Purpose Prize Fellow 2010
Lawrence is applying his skills as an organizer to increase affordable housing options in Southern California.
Driven by a commitment to social justice, the Rev. Richard Lawrence has marched in Selma, Ala., for voter rights, gone to jail in Chicago for protesting the police killing of an unarmed civilian, run for office in Chicago and served on the city council in Lawrence, Mass.
When he moved to San Diego to retire in 1998, he became a strong advocate for affordable housing. As the volunteer co-chairman of the Affordable Housing Coalition of San Diego County, he helped to organize a broad-based alliance of labor, faith-based and community groups called ACCORD, or A Community Coalition Organized for Responsible Development.

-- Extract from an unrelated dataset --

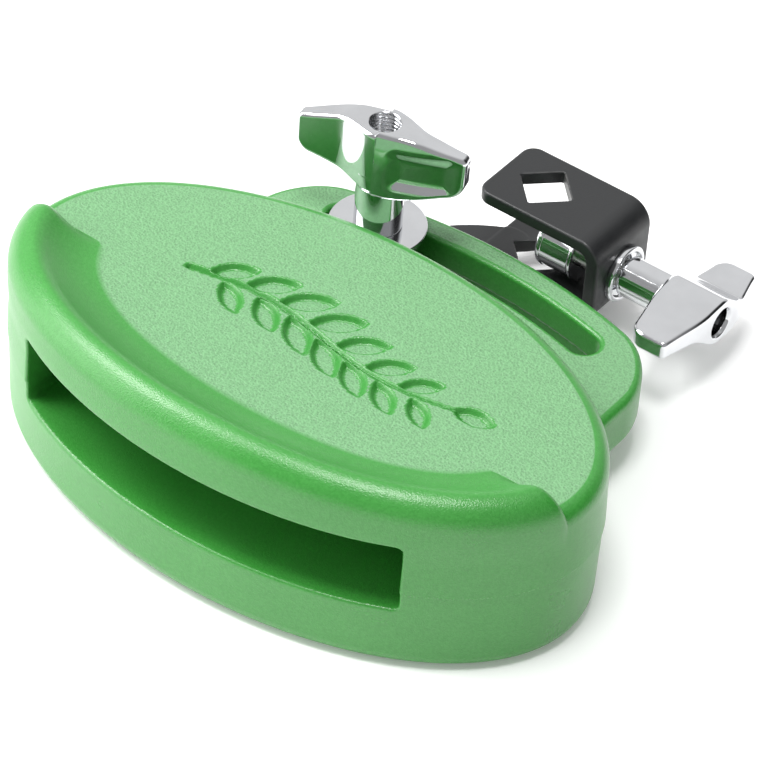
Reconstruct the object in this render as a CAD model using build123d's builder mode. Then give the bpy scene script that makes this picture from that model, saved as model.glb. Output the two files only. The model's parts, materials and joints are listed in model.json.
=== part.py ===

With ACCORD, Lawrence helped secure a $30 million agreement from real estate investment firm JMI Realty to create 136 units of housing for families earning between $18,000 and $36,000 per year. The units opened in 2009. Among Lawrence’s other successes, he protected San Diego area renters from arbitrary eviction from a single-room-occupancy hotel and helped advocate for housing-related city ordinances, including one that requires that 10 percent of all new housing be affordable.
Now Lawrence is focused on developing “community action think tanks” to engage diverse groups of citizens in exploring pressing issues, including housing and health care.